Avec Charles Ives et John Cage, Nancarrow est un de ces compositeurs hors normes que la musique classique des États-Unis a produits au XXe siècle. Dès ses premières œuvres, il se signale par l’extrême virtuosité qu’il réclame à ses interprètes (écouter la Toccata pour violon et piano, 1935).
Ses idées progressistes l’amènent à adhérer au Parti communiste et à participer à la Guerre civile d’Espagne en 1937-1938. Blessé, il parvient péniblement à revenir dans l’Arkansas. Rétabli, il repart pour New York où il fait la connaissance d’Elliott Carter, Aaron Copland et Cage. Pour ne pas être inquiété en tant que communiste par le gouvernement américain, il s’expatrie à Mexico en 1940 (il obtiendra sa naturalisation en 1956). Dans ses bagages, il emporte le livre d’Henry Cowell (qui a été le professeur de John Cage vers 1930) qui y décrit une nouvelle approche de la complexité rythmique et suggére d’utiliser le piano mécanique pour automatiser l’exécution. En 1947, il se rend à New York pour y acheter cet instrument magique ainsi qu’une machine permettant de perforer des rouleaux à la main.
Perforant lui-même ses rouleaux, il peut alors se livrer totalement à ses recherches sur la polyrythmie et compose une cinquantaine d’Études d’une grande richesse d’imagination rythmique et structurelle, mais d’une complexité telle qu’aucun interprète ne serait capable de les jouer (voir la n° 3a). Durant des dizaines d’années, il mène ses recherches quasi seul, et ignoré de presque tous. Ce n’est que vers 1980 (à plus de 60 ans) qu’il commence à être reconnu (notamment grâce à Carter et Cage).
Ses dernières œuvres rejoignent les préoccupations d’un Iannis Xenakis ou d’un György Ligeti qui qualifie ainsi sa musique : « la plus grande découverte depuis Webern et Ives… tellement originale, agréable, parfaitement construite mais également émouvante… Pour moi, cette musique surpasse celle de n’importe quel compositeur vivant aujourd’hui. » (écouter le début de l’Étude n° 48). À mesure que s’étend cette popularité nouvelle, les commandes affluent et il se remet à écrire pour de vrais instrumentistes. Exemple : son Quatuor à cordes n° 3, d’une prodigieuse difficulté (écouter le 1er mvt).

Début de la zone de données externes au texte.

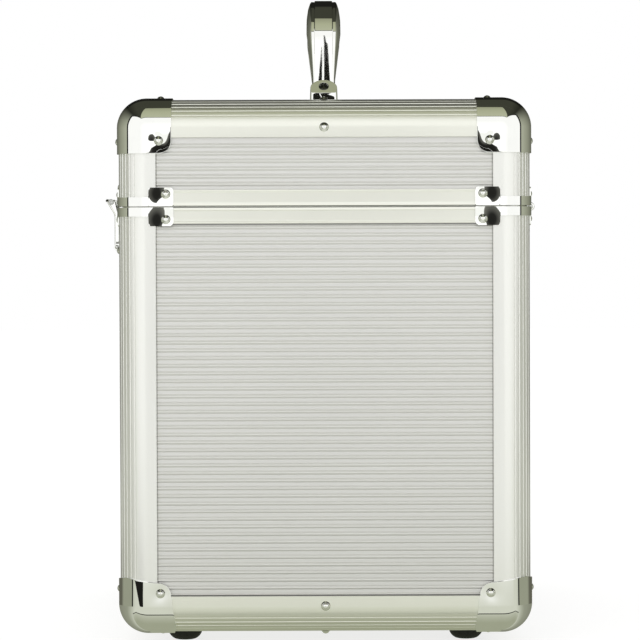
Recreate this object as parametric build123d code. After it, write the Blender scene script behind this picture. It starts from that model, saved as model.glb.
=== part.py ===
from build123d import *
import math
import os

# Record carrying case: an aluminium-framed box with a hinged lid, two draw
# latches and a swinging carrying handle.  Millimetres, +Z up.  The origin is
# on the floor under the middle of the case.  The latches are at -Y, the
# hinges at +Y, and the handle runs along X.

# ---------------------------------------------------------------- the case
CASE_W = 350.0            # over the extrusions, along X
CASE_D = 288.0            # over the extrusions, along Y
CASE_H = 373.0            # over the extrusions, along Z
BASE_H = 298.0            # bottom plane to the parting line
FOOT_H = 11.0             # floor to the bottom plane
HALF_W, HALF_D = CASE_W / 2, CASE_D / 2
BOTTOM = FOOT_H
TOP = BOTTOM + CASE_H
PART_Z = BOTTOM + BASE_H
MID_Z = (BOTTOM + TOP) / 2

# ----------------------------------------------- edge extrusion and panels
EDGE_R = 20.0             # rounded outer edge
LEG = 27.0                # length of each leg, from the outside plane
WALL = 1.4                # outer wall
INNER_WALL = 1.2
SLOT_IN = 7.4             # the panel slot lies between WALL and SLOT_IN
INNER = SLOT_IN + INNER_WALL
SLOT_END = EDGE_R         # how deep the slot goes, from the outside plane
GROOVES = 5               # V grooves along the rounded edge
GROOVE_PITCH = 10.4       # degrees of arc
GROOVE_HALF = 1.4         # degrees of arc
GROOVE_DEPTH = 0.5
END_GAP = 0.2             # between two extrusions that meet under a cap

PANEL_FACE = 2.0          # panel face, in from the outside plane
RIB_TOP = 1.5             # rib crest, in from the outside plane
RIB_PITCH = 5.34
RIB_BASE = 2.2
PANEL_EDGE = SLOT_END + 0.5
BASE_RIB_START = LEG + 0.2    # first rib above the bottom plane
BASE_RIBS = 49
LID_RIB_START = LEG + 5.7     # first rib below the top plane
LID_RIBS = 6

# ------------------------------------------------- rims and parting line
GAP = 0.2                 # each rim stands this far off the parting plane
WEB = 4.0                 # thickness of the rim's web
RIM_H = 11.8              # height of the rim band from the parting plane
TONGUE_MID = 4.25         # middle of tongue and groove, in from outside
TONGUE_W, TONGUE_H = 1.7, 2.0
GROOVE_W, GROOVE_H = 2.7, 2.6

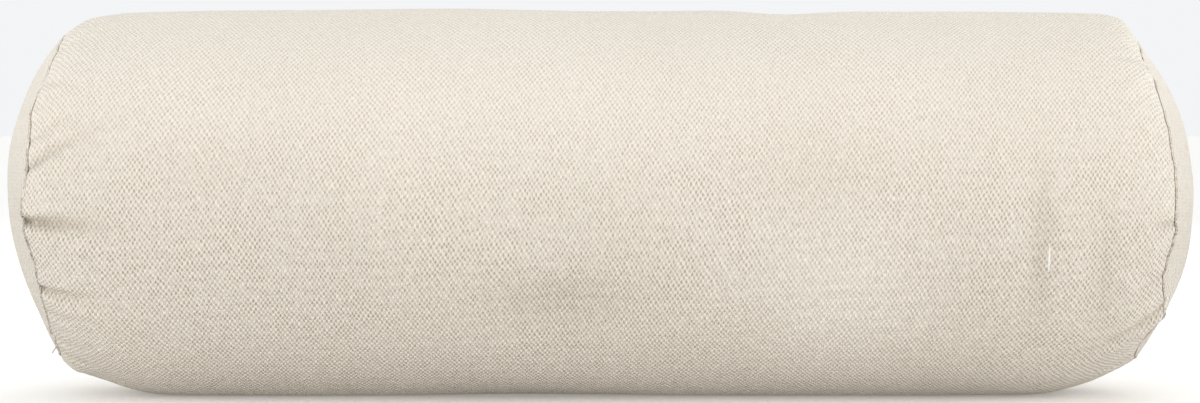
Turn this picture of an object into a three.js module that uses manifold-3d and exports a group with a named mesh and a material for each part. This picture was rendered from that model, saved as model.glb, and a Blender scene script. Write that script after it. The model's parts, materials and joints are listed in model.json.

Dans les dernières années de sa vie, il tombe gravement malade et envisage de revenir aux États-Unis. Mais on lui dit qu’il devra signer un document stipulant qu’il renonçait à son attachement « juvénile et déraisonnable » au communisme, exigence à laquelle il oppose un refus hautain. Il meurt à Mexico le 10 août 1997.